#### [THE TASK]
Track down the lines that contain "from" and copy them.

==== STORED DATA ====

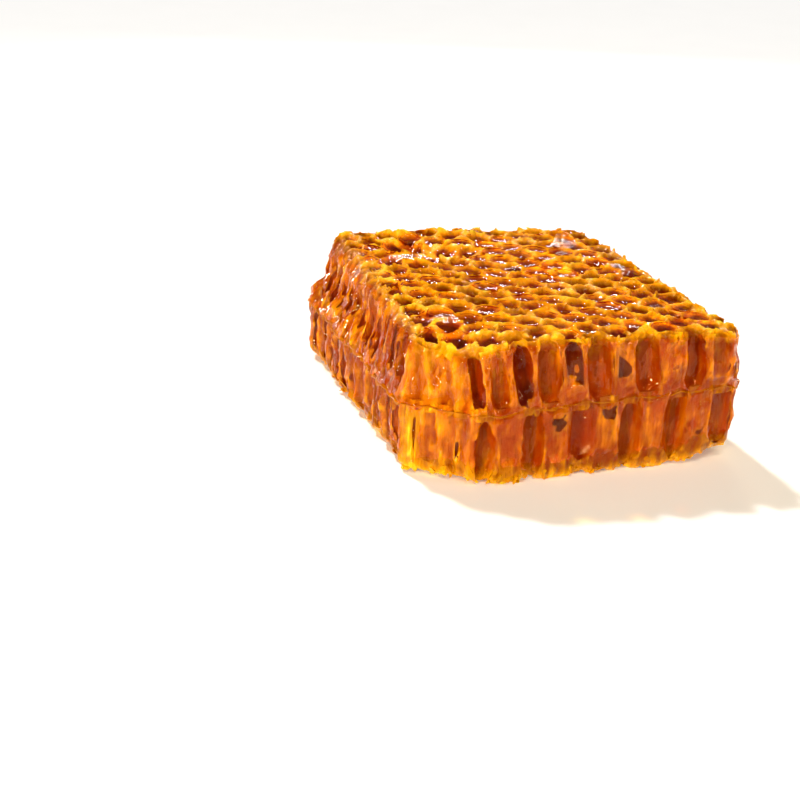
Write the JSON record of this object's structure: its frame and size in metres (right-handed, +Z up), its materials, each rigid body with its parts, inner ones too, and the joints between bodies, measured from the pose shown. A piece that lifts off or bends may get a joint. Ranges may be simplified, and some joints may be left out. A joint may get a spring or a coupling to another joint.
{
  "type": "honeycomb piece",
  "caption": "Block of natural honeycomb cut from a frame: open hexagonal wax cells on both sides of a midrib, full of honey, with split cells along its sides.",
  "frame": {"origin": "middle of the block's footprint, on the surface that it rests on", "axes": "+Z up, from the face that it rests on to the open cells on top; -Y is the front, the longest clean cut; +X is to the right, seen from the front"},
  "size_m": [0.073, 0.0736, 0.0273],
  "materials": {
    "comb": null,
    "midrib": "thin golden beeswax wetted with honey; gloss_plastic stands for it"
  },
  "bodies": {
    "root": {"upper_cells": "comb", "midrib": "midrib", "lower_cells": "comb"}
  },
  "joints": []
}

====

#### [EXERCISE RESULT]
Write the JSON record of this object's structure: its frame and size in metres (right-handed, +Z up), its materials, each rigid body with its parts, inner ones too, and the joints between bodies, measured from the pose shown. A piece that lifts off or bends may get a joint. Ranges may be simplified, and some joints may be left out. A joint may get a spring or a coupling to another joint.
  "caption": "Block of natural honeycomb cut from a frame: open hexagonal wax cells on both sides of a midrib, full of honey, with split cells along its sides.",
  "frame": {"origin": "middle of the block's footprint, on the surface that it rests on", "axes": "+Z up, from the face that it rests on to the open cells on top; -Y is the front, the longest clean cut; +X is to the right, seen from the front"},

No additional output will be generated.